En realidad, las implicaciones de este gran tema ascético, tan central en el Cristianismo, llega a sus modernos desarrollos mediado por la gran tradición patrística, que se hace emblemática en la célebre expresión de San Agustín:
«Dos amores hicieron dos ciudades: el amor de sí mismo, hasta el desprecio de Dios, hizo la ciudad del mundo; el amor de Dios, hasta el desprecio de sí mismo, hizo la Ciudad de Dios».
El «santo aborrecimiento que sientes de ti mismo» es un don, fruto de una gracia del Espíritu Santo, que permite al cristiano discernir «la servidumbre de la corrupción» (Rm 8, 21), el aguijón de la carne, el «fomes peccati» (Trento) que, en su interior, atentan contra el «hombre nuevo». Ya tenemos ciertamente las primicias del Espíritu, pero todavía anhelamos «el rescate de nuestro cuerpo» (Rm 8, 23). Vid el citado p/707.

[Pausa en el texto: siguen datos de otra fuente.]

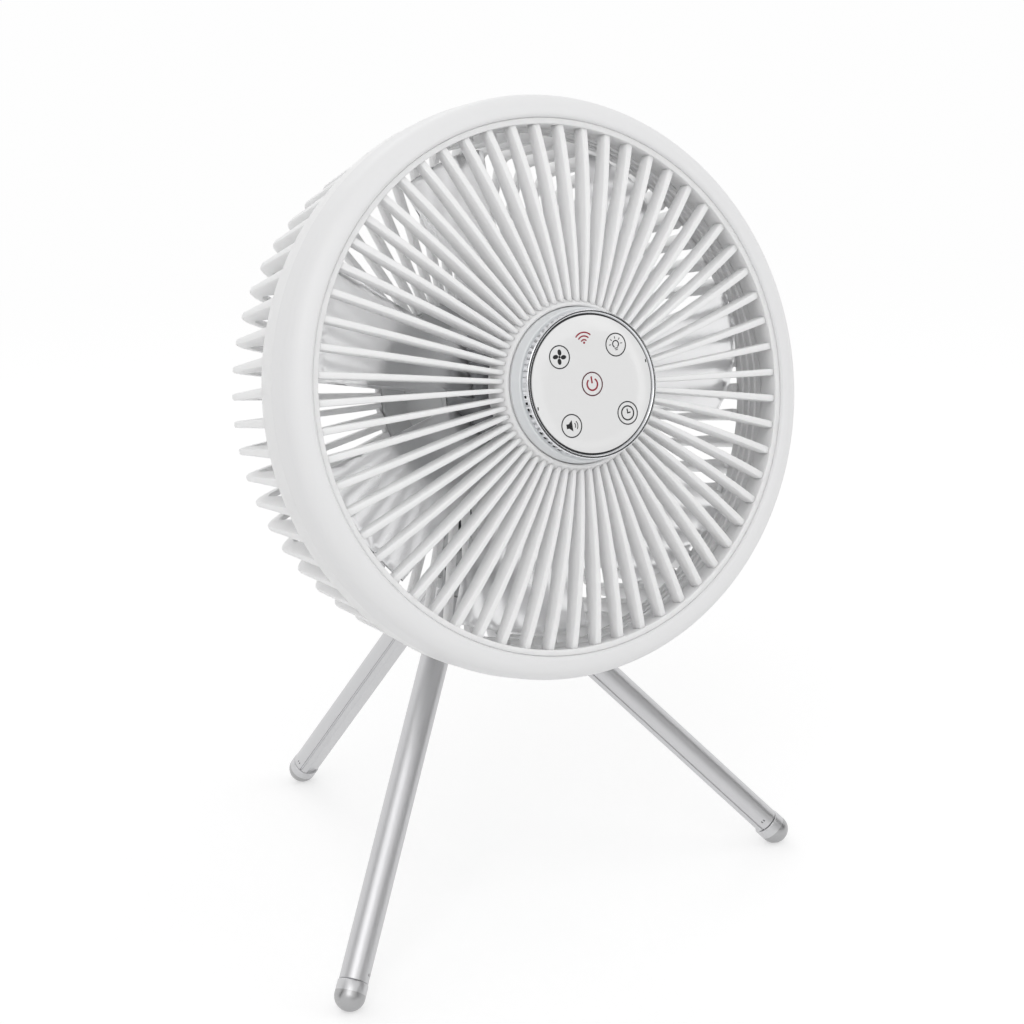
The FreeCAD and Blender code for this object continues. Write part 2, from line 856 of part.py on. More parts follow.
def housing_screws():
    one = screw(screw_r, head_r, head_high, housing_screw_long, -cage_depth, True)
    return Part.makeCompound(ring_of(one, housing_screw_circle, housing_screw_count, housing_screw_turn))


def battery_cells():
    return Part.makeCompound(ring_of(rod(cell_r, cell_back, cell_front), cell_circle, cell_count))


def cell_spacers():
    outer = pod_r - pod_wall - seat_gap
    room = rod(cover_boss_r + seat_gap, pod_back, pod_front)
    rooms = ring_of(room, cover_screw_circle, cell_count, cover_screw_turn)
    plates = [rod(outer, top - spacer_wall, top).cut(rooms) for top in (spacer_front, rear_spacer_front)]
    return Part.makeCompound(plates)


def charge_board():
    outer = pod_r - pod_wall - seat_gap
    room = rod(cover_boss_r + seat_gap, pod_back, pod_front)
    rooms = ring_of(room, cover_screw_circle, cell_count, cover_screw_turn)
    return rod(outer, charge_board_back, charge_board_front).cut(rooms)


def socket_outline(wide, thick, low, high):
    """A slot with half-round ends along X."""
    straight = (wide - thick) / 2
    half = thick / 2
    return upright(
        (-straight, -half),
        (straight, -half),
        ((straight + half, 0), (straight, half)),
        (-straight, half),
        ((-straight - half, 0), (-straight, -half)),
        low=low, high=high,
    )


def charge_socket():
    shell = socket_outline(socket_wide, socket_thick, cover_back, charge_board_back)
    inside = socket_outline(socket_wide - 2 * socket_wall, socket_thick - 2 * socket_wall,
                            cover_back - past, charge_board_back - 2 * socket_wall)
    tongue = block(-socket_wide / 4, socket_wide / 4, -socket_wall, socket_wall,
                   cover_back + past, charge_board_back - socket_wall)
    return shell.cut(inside).fuse(tongue)


def rear_cover():
    cap = lathe(
        (0, cover_front),
        (pod_r, cover_front),
        (pod_r, cover_back + cover_chamfer),
        (pod_r - cover_chamfer, cover_back),
        (0, cover_back),
    )
    window = socket_outline(socket_wide + 2 * fit_gap, socket_thick + 2 * fit_gap,
                            cover_back - past, cover_front + past)
    hole = rod(small_screw_r + thread_play, cover_back - past, cover_front + past)
    pocket = rod(small_head_r + fit_gap, cover_back - past, cover_back + small_head_high)
    holes = ring_of(hole.fuse(pocket), cover_screw_circle, cell_count, cover_screw_turn)
    return cap.cut([window] + holes)


def cover_screws():
    seat = cover_back + small_head_high
    one = screw(small_screw_r, small_head_r, small_head_high, cover_screw_long, seat, True)
    return Part.makeCompound(ring_of(one, cover_screw_circle, cell_count, cover_screw_turn))


def neck():
    """The arm from the pod to the hinge: it cups the pod above and ends in a narrower round knuckle."""
    top = neck_cup - pod_r
    shoulder = neck_clear - hinge_drop
    eye = (-hinge_drop, -hinge_back)
    arm = across(
        (top, neck_front),
        (shoulder + neck_shoulder, neck_front),
        (eye[0], eye[1] + knuckle_r),
        ((eye[0] - knuckle_r, eye[1]), (eye[0], eye[1] - knuckle_r)),
        (shoulder + neck_shoulder, neck_back),
        (top, neck_back),
        wide=neck_wide,
    )
    far = 2 * knuckle_r + neck_clear
    for side in (-1, 1):
        low, high = sorted((side * tongue_wide / 2, side * neck_wide))
        arm = arm.cut(block(low, high, eye[0] - far, shoulder, eye[1] - far, eye[1] + far))
    arm = arm.cut(rod(pod_r + fit_gap, neck_back - past, neck_front + past))
    arm = arm.cut(cross_rod(tilt_bolt_r + hinge_play, -neck_wide, neck_wide, eye[0], eye[1]))
    return arm.cut([neck_screw_hole(x) for x in neck_screw_places()])


# Stand: hub and hinge

def hub_top():
    top = hinge_z + knuckle_r
    body = rod(hub_r, hub_top_back, top)
    sides = across(
        (-hub_r - past, hub_top_back),
        (-hub_r - past, hub_top_front),
        (-knuckle_r, hub_top_front),
        (-knuckle_r, hinge_z),
        ((0, top), (knuckle_r, hinge_z)),
        (knuckle_r, hub_top_front),
        (hub_r + past, hub_top_front),
        (hub_r + past, hub_top_back),
        wide=2 * ear_outside,
    )
    base = rod(hub_r, hub_top_back, hub_top_front)
    ears = body.common(sides).cut(block(-ear_inside, ear_inside, -hub_r, hub_r, hub_top_front, top + past))
    shape = base.fuse(ears)
    shape = shape.cut(cross_rod(tilt_bolt_r + hinge_play, -hub_r, hub_r, 0, hinge_z))
    return shape.cut(rod(hub_screw_r + thread_play, hub_top_back - past, hub_bore_end)).removeSplitter()


def leg_slot():
    """Room for the end of one leg, from straight down to spread."""
    half = leg_tongue_wide / 2 + slot_play
    room = leg_tongue_r + slot_play
    inner = leg_pivot_r - room
    floor = pivot_z - leg_hub_below - past
    slot = block(inner, hub_r + past, -half, half, floor, pivot_z)
    heel = Part.makeCylinder(room, 2 * half, Vector(leg_pivot_r, -half, pivot_z), Vector(0, 1, 0))
    out = block(leg_pivot_r, hub_r + past, -half, half, pivot_z - past, pivot_z + room)
    return slot.multiFuse([heel, out])


def leg_hub():
    low = pivot_z - leg_hub_below
    high = pivot_z + leg_hub_above
    body = lathe(
        (0, low),
        (hub_r - hub_edge, low),
        (hub_r, low + hub_edge),
        (hub_r, high),
        (0, high),
    )
    slots = around(leg_slot(), len(legs), legs["rear"])
    bores = [leg_pin(leg_pin_r + hinge_play / 2, turn, 2 * hub_r) for turn in legs.values()]
    shank_hole = rod(hub_screw_r + thread_play, low - past, high + past)
    head_pocket = rod(hub_head_r + fit_gap, low - past, low + hub_head_high)
    return body.cut(slots).cut(bores).cut([shank_hole, head_pocket])


def leg_pin(radius, turn, long):
    pin = Part.makeCylinder(radius, long, Vector(leg_pivot_r, -long / 2, pivot_z), Vector(0, 1, 0))
    pin.rotate(Vector(), Vector(0, 0, 1), turn)
    return pin


def leg_pins():
    long = 2 * math.sqrt(hub_r ** 2 - (leg_pivot_r + leg_pin_r) ** 2)
    return Part.makeCompound([leg_pin(leg_pin_r, turn, long) for turn in legs.values()])


def hub_screw():
    under_head = pivot_z - leg_hub_below + hub_head_high
    length = hub_bore_end - seat_gap - under_head
    return screw(hub_screw_r, hub_head_r, hub_head_high, length, under_head, True)


def tilt_bolt():
    shank = cross_rod(tilt_bolt_r, -ear_outside, ear_outside + tilt_head_high + past, 0, hinge_z)
    head = cross_rod(tilt_head_r, -ear_outside - tilt_head_high, -ear_outside, 0, hinge_z)
    socket = hexagon(tilt_bolt_r, -ear_outside - tilt_head_high, -ear_outside - tilt_head_high / 2)
    return shank.fuse(head).removeSplitter().cut(socket)


def hexagon(corner_r, low, high):
    points = [arc_point((0, hinge_z), corner_r, 60 * i) for i in range(6)]
    face = outline(points[0], tuple(points[1:]), lambda p: Vector(low, p[0], p[1]))
    return face.extrude(Vector(high - low, 0, 0))


def tilt_nut():
    nut = hexagon(tilt_head_r + nut_flange, ear_outside + fit_gap, ear_outside + fit_gap + tilt_head_high)
    return nut.cut(cross_rod(tilt_bolt_r + hinge_play, 0, 2 * hub_r, 0, hinge_z))


def tilt_washers():
    inner = tongue_wide / 2 + washer_gap
    group = []
    for low in (inner, -inner - washer_wall):
        disc = cross_rod(washer_r, low, low + washer_wall, 0, hinge_z)
        group.append(disc.cut(cross_rod(tilt_bolt_r + hinge_play, low - past, low + 2 * past, 0, hinge_z)))
    return Part.makeCompound(group)


# Legs

def leg_outline(radius, flat, low, high):
    """A round bar with one flat side, the flat towards X."""
    half = math.sqrt(radius ** 2 - flat ** 2)
    return upright((flat, -half), (flat, half), ((-radius, 0), (flat, -half)), low=low, high=high)


def leg_tube():
    bar = leg_outline(leg_r, leg_flat, tube_start, tube_end)
    bore = leg_outline(leg_r - leg_wall, leg_flat - leg_wall, tube_start - past, tube_end + past)
    grooves = []
    for side in (-1, 1):
        half = leg_groove_wide / 2
        groove = block(leg_r - leg_groove_deep, leg_r + past, -half, half, tube_start - past, tube_end + past)
        groove.rotate(Vector(), Vector(0, 0, 1), side * leg_groove_at)
        grooves.append(groove)
    hole = foot_pin_bar(foot_pin_r + hinge_play, 2 * leg_r + 2 * past)
    return bar.cut([bore] + grooves + [hole])


def knuckle():
    half = leg_tongue_wide / 2
    eye = Part.makeCylinder(leg_tongue_r, leg_tongue_wide, Vector(0, -half, 0), Vector(0, 1, 0))
    tongue = block(-leg_tongue_r, leg_tongue_r, -half, half, 0, collar_start + past)
    collar = leg_outline(leg_r, leg_flat, collar_start, collar_start + collar_wall)
    plug = leg_outline(plug_r + plug_gap, plug_r, collar_start + collar_wall - past, tube_start + plug_long)
    bore_start = Vector(0, -half - past, 0)
    bore = Part.makeCylinder(leg_pin_r + hinge_play, leg_tongue_wide + 2 * past, bore_start, Vector(0, 1, 0))
    return eye.multiFuse([tongue, collar, plug]).cut(bore).removeSplitter()


def foot_cap():
    skirt = leg_reach - foot_skirt
    plug = leg_outline(plug_r + plug_gap, plug_r, skirt - plug_long, skirt + past)
    cap = lathe(
        (0, skirt),
        (foot_r, skirt),
        (foot_r, leg_reach),
        (arc_point((0, leg_reach), foot_r, 45), (0, leg_reach + foot_r)),
    )
    return cap.fuse(plug).cut(foot_pin_bar(foot_pin_r + hinge_play / 2, 2 * leg_r + 2 * past))


def foot_pin_bar(radius, long):
    """Across the leg, just above the cap."""
    at = leg_reach - foot_skirt - foot_pin_above
    return Part.makeCylinder(radius, long, Vector(0, -long / 2, at), Vector(0, 1, 0))


def foot_pin():
    return foot_pin_bar(foot_pin_r, 2 * leg_r - leg_wall / 2)


# Placing and writing

def place_head(shape):
    """From the head's own axis to the stand, leaned back about the tilt hinge."""
    placed = shape.copy()
    placed.translate(Vector(0, hinge_drop, hinge_back))
    placed.rotate(Vector(), Vector(1, 0, 0), 90 - tilt_open)
    placed.translate(Vector(0, 0, hinge_z))
    return placed


def place_leg(shape, turn):
    placed = shape.copy()
    placed.rotate(Vector(), Vector(0, 1, 0), 180 - leg_spread)
    placed.translate(Vector(leg_pivot_r, 0, pivot_z))
    placed.rotate(Vector(), Vector(0, 0, 1), turn)
    return placed


head_pieces = (
    rim_ring, front_grille, rear_grille, rim_screws,
    control_housing, control_screws, led_board, led_chips,
    diffuser_ring, chrome_bezel, touch_panel, touch_board,
    motor_base, base_screws, motor_board, stator_core, stator_coils, motor_bearings,
    impeller, rotor_can, rotor_magnet, motor_shaft, impeller_nut,
    battery_housing, housing_screws, battery_cells, cell_spacers, charge_board, charge_socket,
    rear_cover, cover_screws, neck, neck_screws,
)
stand_pieces = (hub_top, leg_hub, hub_screw, leg_pins, tilt_bolt, tilt_nut, tilt_washers)
leg_pieces = (leg_tube, knuckle, foot_cap, foot_pin)


def write(name, shape):
    shape.exportStep(os.path.join("parts", name + ".step"))


os.makedirs("parts", exist_ok=True)
for piece in head_pieces:
    write(piece.__name__, place_head(piece()))
for piece in stand_pieces:
    write(piece.__name__, piece())
for piece in leg_pieces:
    for leg, turn in legs.items():
        write(piece.__name__ + "_" + leg, place_leg(piece(), turn))
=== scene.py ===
import bmesh
import bpy
import json
import math
from mathutils import Matrix, Vector

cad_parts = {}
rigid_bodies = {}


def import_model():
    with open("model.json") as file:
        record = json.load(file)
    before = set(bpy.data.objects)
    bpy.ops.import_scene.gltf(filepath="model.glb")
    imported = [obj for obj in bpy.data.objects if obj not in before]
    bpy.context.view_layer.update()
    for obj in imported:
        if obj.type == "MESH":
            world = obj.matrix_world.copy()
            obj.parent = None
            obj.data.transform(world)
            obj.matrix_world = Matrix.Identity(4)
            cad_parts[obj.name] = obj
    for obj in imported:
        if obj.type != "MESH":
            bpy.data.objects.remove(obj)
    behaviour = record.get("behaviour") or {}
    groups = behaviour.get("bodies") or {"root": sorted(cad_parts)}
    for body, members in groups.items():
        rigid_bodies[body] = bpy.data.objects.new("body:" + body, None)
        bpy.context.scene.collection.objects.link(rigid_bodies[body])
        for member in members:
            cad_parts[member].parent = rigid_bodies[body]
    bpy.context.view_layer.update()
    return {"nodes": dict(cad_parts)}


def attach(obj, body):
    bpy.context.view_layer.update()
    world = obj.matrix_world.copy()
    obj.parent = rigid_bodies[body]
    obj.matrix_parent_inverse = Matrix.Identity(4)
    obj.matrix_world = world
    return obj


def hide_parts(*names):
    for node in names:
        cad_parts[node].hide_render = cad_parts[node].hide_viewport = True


# A portable camping fan on a folding three-legged stand, dressed over its CAD frame.
# Pieces are modelled in millimetres, on the axis of the fan head or of a leg, and then put in place.
# On the head's axis Z points out of the front with 0 at the lip of the guard, and Y points up.

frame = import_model()
print("frame is in")


# places on the object

standPlan = {
    "footRadius": 5.8,
    "legReach": 168.0,
    "legSpread": 42.7,
    "legPivotRadius": 9.0,
    "hingeRise": 18.0,
    "headLean": 15.0,
    "hingeDrop": 50.0,
    "hingeBack": 90.0,
    "standTurn": 8.0,
}
legTurns = {
    "front_left": standPlan["standTurn"] - 150.0,
    "front_right": standPlan["standTurn"] - 30.0,
    "rear": standPlan["standTurn"] + 90.0,
}
toMetres = Matrix.Scale(0.001, 4)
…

Lo «aborrecido» no es, pues, el hombre, criatura de Dios, sino el «hombre viejo», que está ahí y persiste, con su «voz insinuante» (p/707), en llevarnos a la perdición y apartarnos del amor de Dios. El sujeto de ese «aborrecer» es el hombre cristiano, la mujer cristiana, conscientes de su filiación divina, que es el don gratuito e inmerecido de la Trinidad al hombre. Si se capta la «verdad de las cosas», se comprende fácilmente cómo la mayor «autoestima» que cabe en el hombre es precisamente ésta: reconocerse humildemente -pero en toda su impresionante verdad- criatura de Dios e hijo de Dios en Cristo, morada de la Trinidad Santa.
Nótese que éste es el punto que cierra el cap «Mortificación» y dispone al titulado «Penitencia». Es, en efecto, el discernimiento que lleva consigo el «santo aborrecimiento», el que nos hace entender la necesidad de vivir seriamente el espíritu de penitencia y mortificación.